1. Les ébénistes et leur formation.
Les sculptures et la statuaire sont faites par des artisans extrêmement talentueux, ouvriers issus de l’industrie du meuble du siècle dernier. Des jeunes hommes de 14 ans débutaient alors leur formation comme apprentis dans un atelier de meubles. Ils travaillaient 6 jours par semaine, environ 60 heures, fréquentaient les cours du soir et les meilleurs d’entr’eux l’école du dimanche. Une situation pareille est aujourd’hui impensable avec pour triste résultat que des travaux de telle qualité ne sont plus réalisables. A l’époque, grâce à la grande demande de travail, chacun pouvait se spécialiser. Ainsi il y avait les ornementistes, les fleuristes, les animalistes et les meilleurs figuristes. Les ébénistes étaient en général des indépendants travaillant à domicile. Ils n’étaient pas payés à l’heure mais à la pièce selon accord avec leur patron. Chez eux, ils avaient un petit coin de travail, souvent à l’arrière de la cuisine, avec une grande fenêtre, un établi muni d’outils de serrage nécessaires et très certainement une grande pierre ronde d’aiguisement. Leurs outils, plusieurs dizaines de ciseaux à bois de tous calibres, étaient leur bien personnel le plus précieux. Ils consacraient une demie journée par semaine à les aiguiser pour un tranchant des plus précis. La gente féminine était également embauchée pour manier la pierre d’aiguisement à sa juste vitesse. Ensuite venait le travail à la pierre ponce et le polissage sur une courroie de cuir enduite de la pâte à polir adéquate.
Avec un ciseau hyper tranchant l’on peut couper le bois de telle façon que celui-ci brille sans qu’il y ait nécessité de le poncer par la suite.

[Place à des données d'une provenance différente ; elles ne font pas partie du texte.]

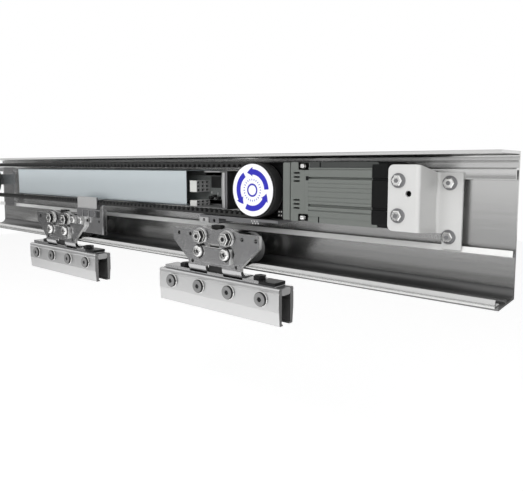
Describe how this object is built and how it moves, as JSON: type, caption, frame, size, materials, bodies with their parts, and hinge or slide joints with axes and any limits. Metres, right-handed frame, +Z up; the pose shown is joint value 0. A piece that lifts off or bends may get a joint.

Une formation académique était nécessaire pour compléter les compétences techniques. Chaque ornement, chaque pli de vêtement, chaque rayonnement d’une statue possède sa propre figure de style. Le regard intériorisé d’une figure romane ou gothique est tout autre chose que celui d’une statue baroque ou rococo. Toutes ces notions doivent être parfaitement connues et maîtrisées à fond en vue du résultat escompté. C’est également vrai dans l’exécution des ornementations, des florales et des animales. Il suffit de penser aux ornementations grecques comparativement aux parures de l’Empire, de l’Art Déco ou d’Art Nouveau.
Pour ces personnes d’une telle connaissance et d’une telle compétence il y avait grand respect et abondance de travail.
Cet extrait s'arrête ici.